The following examples of statements from leading textbooks (footnotes omitted) support this view:
Chitty on Contracts, 35thed (2023), vol 1, para 27-066:
“Although much will depend on the wording of the particular clause it is possible to deduce from the authorities some general propositions in relation to the type of event that is likely to fall within the scope of the words ‘force majeure’ where they are used without further amplification in the contract itself. In such a case a court is likely to conclude that the type of event that will fall within the scope of the clause is an event that was: (i) beyond the reasonable control of the parties (and so would not include an event caused by the negligence, omission or default of one of the contracting parties); (ii) causative of the non-performance; and (iii) could not have been overcome or avoidedby the taking of reasonable steps.”
Benjamin’s Sale of Goods, 12th ed (2023), para 8-075:
“A seller able to invoke the [force majeure] clause must in addition to proving the event has occurred further prove: (i) that his non-performance was due to circumstances beyond his control; and (ii) that there were no reasonable steps that he could have taken to avoid or mitigate the event or its consequences.”

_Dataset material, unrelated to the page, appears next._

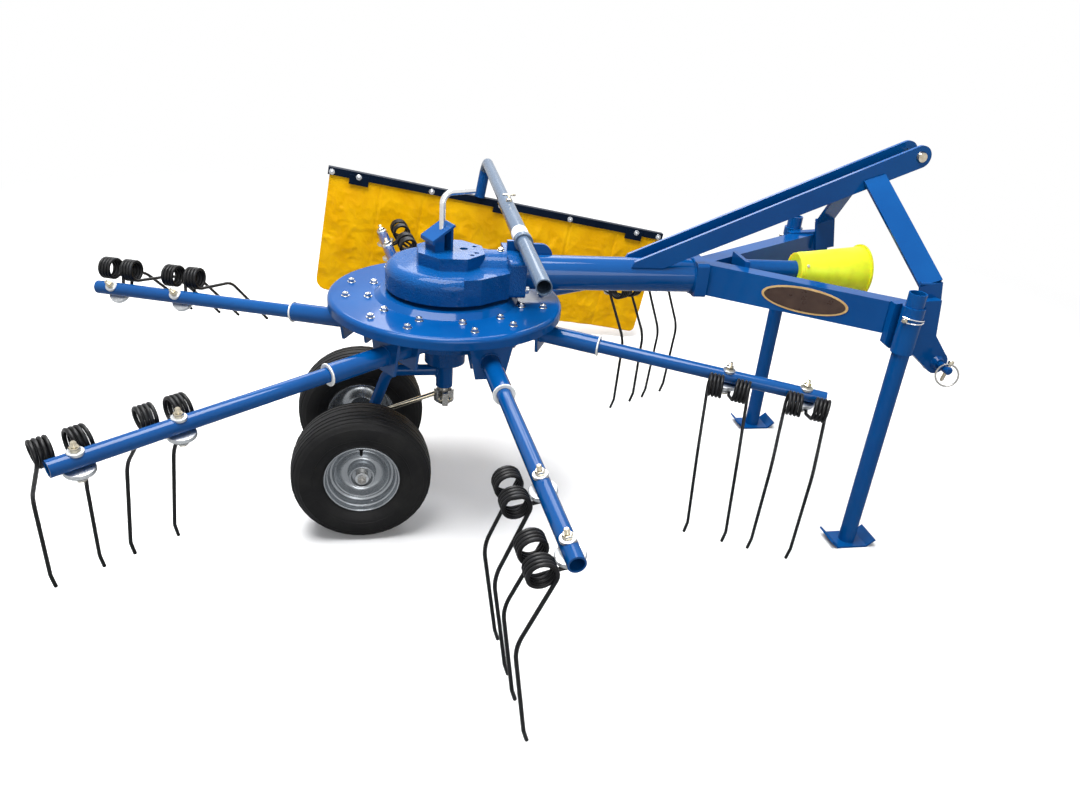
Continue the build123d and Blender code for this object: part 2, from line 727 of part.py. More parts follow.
# The wire leaves its coil on the tangent towards the knee
knee_away = hypot(knee[0] - coil_back, knee[1] - coil_down)
leave = atan2(knee[1] - coil_down, knee[0] - coil_back) + acos(coil_radius / knee_away)
root = (coil_back + coil_radius * cos(leave), coil_down + coil_radius * sin(leave))
clamp_down = arm_radius + seat + clamp_thick
link_down = clamp_down + seat + wire_radius
link_turn = radians(108)
link_root = (coil_back + coil_radius * cos(link_turn), coil_down + coil_radius * sin(link_turn))
link_side = coil_spacing - coil_length / 2 + wire_radius
for arm_name, angle, roll in arm_table:
    with BuildPart() as tines:
        for place, splay in pair_table:
            middle = arm_plane(angle, roll, place)
            for outward in (-1, 1):
                with BuildSketch(arm_plane(angle, roll, place + outward * coil_spacing - coil_length / 2)):
                    with Locations((coil_back, coil_down)):
                        Circle(coil_radius + wire_radius)
                        Circle(coil_radius - wire_radius, mode=Mode.SUBTRACT)
                extrude(amount=coil_length)
                beside = outward * tine_side
                with BuildLine() as wire:
                    FilletPolyline(
                        middle.from_local_coords((root[0], root[1], beside)),
                        middle.from_local_coords((knee[0], knee[1], beside + splay * knee_share)),
                        middle.from_local_coords((toe[0], toe[1], beside + splay)),
                        middle.from_local_coords((tip[0], tip[1], beside + splay - tip_inward)),
                        radius=(knee_bend, toe_bend),
                    )
                with BuildSketch(Plane(origin=wire.wires()[0] @ 0, z_dir=wire.wires()[0] % 0)):
                    Circle(wire_radius)
                sweep(path=wire.wires()[0])
            with BuildLine() as link:
                FilletPolyline(
                    middle.from_local_coords((link_root[0], link_root[1], -link_side)),
                    middle.from_local_coords((link_back, link_down, clamp_along - link_half)),
                    middle.from_local_coords((link_front, link_down, clamp_along - link_half)),
                    middle.from_local_coords((link_front, link_down, clamp_along + link_half)),
                    middle.from_local_coords((link_back, link_down, clamp_along + link_half)),
                    middle.from_local_coords((link_root[0], link_root[1], link_side)),
                    radius=(link_bend, link_bend, link_bend, link_bend),
                )
            with BuildSketch(Plane(origin=link.wires()[0] @ 0, z_dir=link.wires()[0] % 0)):
                Circle(wire_radius)
            sweep(path=link.wires()[0])
    tines.part.label = f"tines_{arm_name}"
    export_step(tines.part, f"parts/tines_{arm_name}.step")

with BuildPart() as clamps:
    for _, angle, roll in arm_table:
        for place, _ in pair_table:
            middle = arm_plane(angle, roll, place + clamp_along)
            under = Plane(origin=middle.from_local_coords((0, arm_radius + seat, 0)), z_dir=middle.y_dir)
            with BuildSketch(under):
                Circle(clamp_radius)
            extrude(amount=clamp_thick - clamp_round)
            with BuildSketch(under.offset(clamp_thick - clamp_round)):
                Circle(clamp_radius)
            extrude(amount=clamp_round, taper=clamp_slope)
clamps.part.label = "tine_clamps"
export_step(clamps.part, "parts/tine_clamps.step")

# ---------------------------------------------------------------- wheel carriage
with BuildPart() as carriage:
    with BuildSketch(level(column_bottom)):
        Circle(column_radius)
    extrude(amount=column_top - column_bottom)
    with BuildLine() as link_line:
        FilletPolyline(
            at(-column_radius + 6, 0, link_tube_height),
            at(-link_tube_bend_back, 0, link_tube_height),
            at(-axle_back, 0, axle_height),
            radius=link_tube_bend,
        )
    with BuildSketch(Plane(origin=at(-column_radius + 6, 0, link_tube_height), z_dir=(-1, 0, 0))):
        Circle(link_tube_radius)
    sweep(path=link_line.wires()[0])
    with BuildSketch(side_plane(axle_beam_half)):
        with Locations((-axle_back, axle_height)):
            Circle(axle_beam_radius)
    extrude(amount=2 * axle_beam_half)
    with BuildSketch(side_plane(axle_half)):
        with Locations((-axle_back, axle_height)):
            Circle(axle_radius)
    extrude(amount=2 * axle_half)
carriage.part.label = "wheel_carriage"
export_step(carriage.part, "parts/wheel_carriage.step")

with BuildPart() as column_foot:
    with BuildSketch(level(column_foot_bottom)):
        Circle(column_foot_radius)
    extrude(amount=column_bottom - column_foot_bottom)
    with BuildSketch(level(clamp_ring_low)):
        Circle(clamp_ring_radius)
        with Locations((0, -clamp_ring_radius - 4), (0, clamp_ring_radius + 4)):
            Rectangle(16, 26)
    extrude(amount=clamp_ring_high - clamp_ring_low)
column_foot.part.label = "column_foot"
export_step(column_foot.part, "parts/column_foot.step")

rod_start = at(-clamp_ring_radius + 4, 0, (clamp_ring_low + clamp_ring_high) / 2)
link_low = at(-axle_back, 0, axle_height)
link_run = at(-link_tube_bend_back, 0, link_tube_height) - link_low
rod_aim = link_low + link_run * rod_meets - rod_start
with BuildPart() as rod:
    with BuildSketch(Plane(origin=rod_start, z_dir=rod_aim)):
        Circle(rod_radius)
    extrude(amount=rod_aim.length)
    with BuildSketch(level(clamp_ring_low - 40)):
        Circle(clamp_ring_radius + seat)
    extrude(amount=clamp_ring_high - clamp_ring_low + 80, mode=Mode.SUBTRACT)
    with BuildSketch(Plane(origin=link_low, z_dir=link_run)):
        Circle(link_tube_radius + seat)
    extrude(amount=link_run.length, mode=Mode.SUBTRACT)
rod.part.label = "carriage_stay"
export_step(rod.part, "parts/carriage_stay.step")

# ---------------------------------------------------------------- wheels
tyre_half = tyre_width / 2
rim_half = rim_width / 2
for side_name, side in (("right", -1), ("left", 1)):
    hub_plane = Plane(origin=at(-axle_back, side * wheel_side, axle_height), x_dir=(0, side, 0), z_dir=(1, 0, 0))
    hub_axis = Axis(at(-axle_back, side * wheel_side, axle_height), (0, 1, 0))
    with BuildPart() as tyre:
        with BuildSketch(hub_plane):
            with BuildLine():
                Polyline(
                    (tyre_half - 22, tyre_radius - 7),
                    (tyre_half - 50, tyre_radius),
                    (-tyre_half + 50, tyre_radius),
                    (-tyre_half + 22, tyre_radius - 7),
                )
                ThreePointArc(
                    (-tyre_half + 22, tyre_radius - 7),
                    (-tyre_half, tyre_widest),
                    (-rim_half, rim_radius + seat),
                )
                Polyline(
                    (-rim_half, rim_radius + seat),
                    (-rim_half + rim_wall + seat, rim_radius + seat),
                    (-rim_half + rim_wall + seat, barrel_radius + seat),
                    (rim_half - rim_wall - seat, barrel_radius + seat),
                    (rim_half - rim_wall - seat, rim_radius + seat),
                    (rim_half, rim_radius + seat),
                )
                ThreePointArc(
                    (rim_half, rim_radius + seat),
                    (tyre_half, tyre_widest),
                    (tyre_half - 22, tyre_radius - 7),
                )
            make_face()
        revolve(axis=hub_axis)
    tyre.part.label = f"tyre_{side_name}"
    export_step(tyre.part, f"parts/tyre_{side_name}.step")

    with BuildPart() as rim:
        with BuildSketch(hub_plane):
            Polygon(
                (-rim_half, rim_radius),
                (-rim_half + rim_wall, rim_radius),
                (-rim_half + rim_wall, barrel_radius),
                (rim_half - rim_wall, barrel_radius),
                (rim_half - rim_wall, rim_radius),
                (rim_half, rim_radius),
                (rim_half, barrel_radius - rim_wall),
                (14, barrel_radius - rim_wall - 6),
                (22, 46),
                (hub_length / 2, hub_radius),
                (hub_length / 2, axle_radius + slip),
                (-hub_length / 2, axle_radius + slip),
                (-hub_length / 2, hub_radius),
                (8, 46),
                (0, barrel_radius - rim_wall),
                (-rim_half, barrel_radius - rim_wall),
                align=None,
            )
        revolve(axis=hub_axis)
    rim.part.label = f"rim_{side_name}"
    export_step(rim.part, f"parts/rim_{side_name}.step")

# ---------------------------------------------------------------- curtain
with BuildPart() as curtain_sleeve:
    with BuildSketch(sleeve_plane(sleeve_right)):
        Circle(sleeve_outer_radius)
    extrude(amount=sleeve_left - sleeve_right)
    with BuildSketch(sleeve_plane(sleeve_right)):
        Circle(sleeve_lip_radius)
    extrude(amount=sleeve_lip_length)
    with BuildSketch(side_plane(cradle_right + cradle_thick)):
        with BuildLine():
            Polyline(
                (cradle_front - cradle_bend, cradle_height),
                (sleeve_ahead, cradle_height),
                (sleeve_ahead - sleeve_outer_radius, cradle_rear_height),
                (cradle_rear, cradle_rear_height),
                (cradle_rear, flange_top + seat),
                (flange_ahead + flange_thick + seat, flange_top + seat),
                (flange_ahead + flange_thick + seat, tube_height),
                (cradle_front, tube_height),
                (cradle_front, cradle_height - cradle_bend),
            )
            RadiusArc(
                (cradle_front, cradle_height - cradle_bend),
                (cradle_front - cradle_bend, cradle_height),
                -cradle_bend,
            )
        make_face()
    extrude(amount=cradle_thick)
    with BuildSketch(cross_plane(flange_ahead + flange_thick, tube_height)):
        Circle(tube_radius + seat)
    extrude(amount=cradle_front - flange_ahead, mode=Mode.SUBTRACT)
    with BuildSketch(sleeve_plane(sleeve_right - sleeve_lip_length)):
        Circle(curtain_tube_radius + slip)
    extrude(amount=sleeve_left - sleeve_right + 2 * sleeve_lip_length, mode=Mode.SUBTRACT)
curtain_sleeve.part.label = "curtain_sleeve"
export_step(curtain_sleeve.part, "parts/curtain_sleeve.step")

swing = radians(curtain_swing)
sleeve_axis = sleeve_plane(0).z_dir
reach = curtain_side / sleeve_axis.Y
curtain_corner = sleeve_plane(reach).origin
leg_bottom = curtain_corner - Vector(sin(swing), 0, cos(swing)) * (bar_drop - seat)
with BuildPart() as curtain_arm:
    with BuildLine() as curtain_line:
        FilletPolyline(sleeve_plane(curtain_tube_right).origin, curtain_corner, leg_bottom, radius=curtain_bend)
    with BuildSketch(sleeve_plane(curtain_tube_right)):
        Circle(curtain_tube_radius)
        Circle(curtain_tube_radius - curtain_tube_wall, mode=Mode.SUBTRACT)
    sweep(path=curtain_line.wires()[0])
curtain_arm.part.label = "curtain_arm"
export_step(curtain_arm.part, "parts/curtain_arm.step")

# The curtain's own plane: its x runs ahead along the bar and its y is up, from the arm's axis
curtain_plane = Plane(
    origin=curtain_corner,
    x_dir=(cos(swing), 0, -sin(swing)),
    z_dir=(0, -1, 0),
)
bar_long = bar_front - bar_rear
with BuildPart() as bar:
    with BuildSketch(curtain_plane.offset(bar_rear_inset - bar_flange)):
        with Locations(((bar_front + bar_rear) / 2, -bar_drop - bar_thick / 2)):
            Rectangle(bar_long, bar_thick)
    extrude(amount=bar_flange)
    with BuildSketch(curtain_plane.offset(bar_rear_inset - bar_thick)):
        with Locations(((bar_front + bar_rear) / 2, -bar_drop - bar_height / 2)):
            Rectangle(bar_long, bar_height)
    extrude(amount=bar_thick)
bar.part.label = "curtain_bar"
export_step(bar.part, "parts/curtain_bar.step")

cloth_top = -bar_drop - bar_thick - seat
with BuildPart() as cloth:
    with BuildSketch(curtain_plane.offset(bar_rear_inset - bar_thick - seat - cloth_thick)) as cloth_outline:
        Polygon(
            (cloth_rear, cloth_top),
            (cloth_rear, -cloth_bottom - cloth_rear_sag),
            (cloth_front, -cloth_bottom + cloth_front_rise),
            (cloth_front, cloth_top),
            align=None,
        )
        fillet(cloth_outline.vertices().group_by(Axis.X)[0].sort_by(Axis.Y)[0], cloth_rear_corner)
        fillet(cloth_outline.vertices().group_by(Axis.X)[-1].sort_by(Axis.Y)[0], cloth_front_corner)
    extrude(amount=cloth_thick)
cloth.part.label = "curtain_cloth"
export_step(cloth.part, "parts/curtain_cloth.step")
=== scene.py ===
"""Dress the single-rotor hay rake and set up its studio.

Lengths are metres in the machine's own frame: +X ahead to the tractor, +Y to the left, +Z up,
with the origin on the ground under the middle of the machine.
"""

from __future__ import annotations

import json
import logging
from collections.abc import Sequence
from dataclasses import dataclass
from enum import Enum
from math import acos, atan2, cos, exp, pi, radians, sin, sqrt, tan, tau

import bmesh
import bpy
from mathutils import Matrix, Vector, noise

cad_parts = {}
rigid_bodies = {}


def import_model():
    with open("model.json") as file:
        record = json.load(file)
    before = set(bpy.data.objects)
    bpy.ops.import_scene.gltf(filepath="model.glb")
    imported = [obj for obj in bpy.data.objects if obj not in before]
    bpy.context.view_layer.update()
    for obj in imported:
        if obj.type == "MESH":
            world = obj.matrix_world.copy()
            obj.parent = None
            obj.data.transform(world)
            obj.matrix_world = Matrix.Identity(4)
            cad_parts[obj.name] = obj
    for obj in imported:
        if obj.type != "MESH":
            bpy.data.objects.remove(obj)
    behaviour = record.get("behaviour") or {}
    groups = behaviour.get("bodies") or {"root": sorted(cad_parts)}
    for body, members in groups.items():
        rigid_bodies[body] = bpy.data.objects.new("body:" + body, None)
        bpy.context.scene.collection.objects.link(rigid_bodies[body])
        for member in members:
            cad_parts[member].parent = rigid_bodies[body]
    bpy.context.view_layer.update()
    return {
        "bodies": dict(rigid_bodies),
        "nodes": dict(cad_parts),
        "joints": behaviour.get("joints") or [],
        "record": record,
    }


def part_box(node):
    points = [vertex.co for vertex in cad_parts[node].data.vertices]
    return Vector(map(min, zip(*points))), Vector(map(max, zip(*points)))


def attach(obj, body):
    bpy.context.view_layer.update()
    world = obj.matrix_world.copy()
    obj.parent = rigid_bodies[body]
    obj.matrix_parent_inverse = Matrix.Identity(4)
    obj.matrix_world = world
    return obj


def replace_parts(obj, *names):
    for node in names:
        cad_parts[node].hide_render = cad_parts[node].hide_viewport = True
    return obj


LOG = logging.getLogger("hay_rake")

Triple = tuple[float, float, float]
Colour = Triple
Pair = tuple[float, float]
Outline = Sequence[Pair]
Run = Sequence[Vector]
Node = bpy.types.Node
Socket = bpy.types.NodeSocket

AHEAD = Vector((1, 0, 0))
UP = Vector((0, 0, 1))


# ---- places
def seated(origin: Vector, up: Vector, ahead: Vector | None = None) -> Matrix:
    """Make a local frame that sits on a surface.

    Args:
        origin: Where it lies.
        up: Its Z direction, away from the surface.
        ahead: Roughly its X direction, or None for any.

    Returns:
        The frame.
    """
    z_axis = up.normalized()
    guide = ahead if ahead is not None else z_axis.orthogonal()
    y_axis = z_axis.cross(guide).normalized()
    x_axis = y_axis.cross(z_axis)
    turned = Matrix((x_axis, y_axis, z_axis)).transposed().to_4x4()
    return Matrix.Translation(origin) @ turned


def at(x: float, y: float, z: float) -> Vector:
    """A point or a direction."""
    return Vector((x, y, z))


def mm(*points: Pair) -> Outline:
    """Turn an outline in millimetres into one in metres."""
    return tuple((x / 1000, y / 1000) for x, y in points)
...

Treitel, The Law of Contract, 15thed (2020), para 19.079:
“… the contract may include a ‘force majeure’ clause which provides for discharge on the occurrence of specified events usually described as being ‘beyond the control’ of the parties, or of one of them. The concept of something beyond a person's control sets a ‘comparatively high hurdle’ and a force majeure clause is normally construed so as to protect the party relying on it only if he has taken all reasonable steps to avoid the operation of the event, or to mitigate its results.”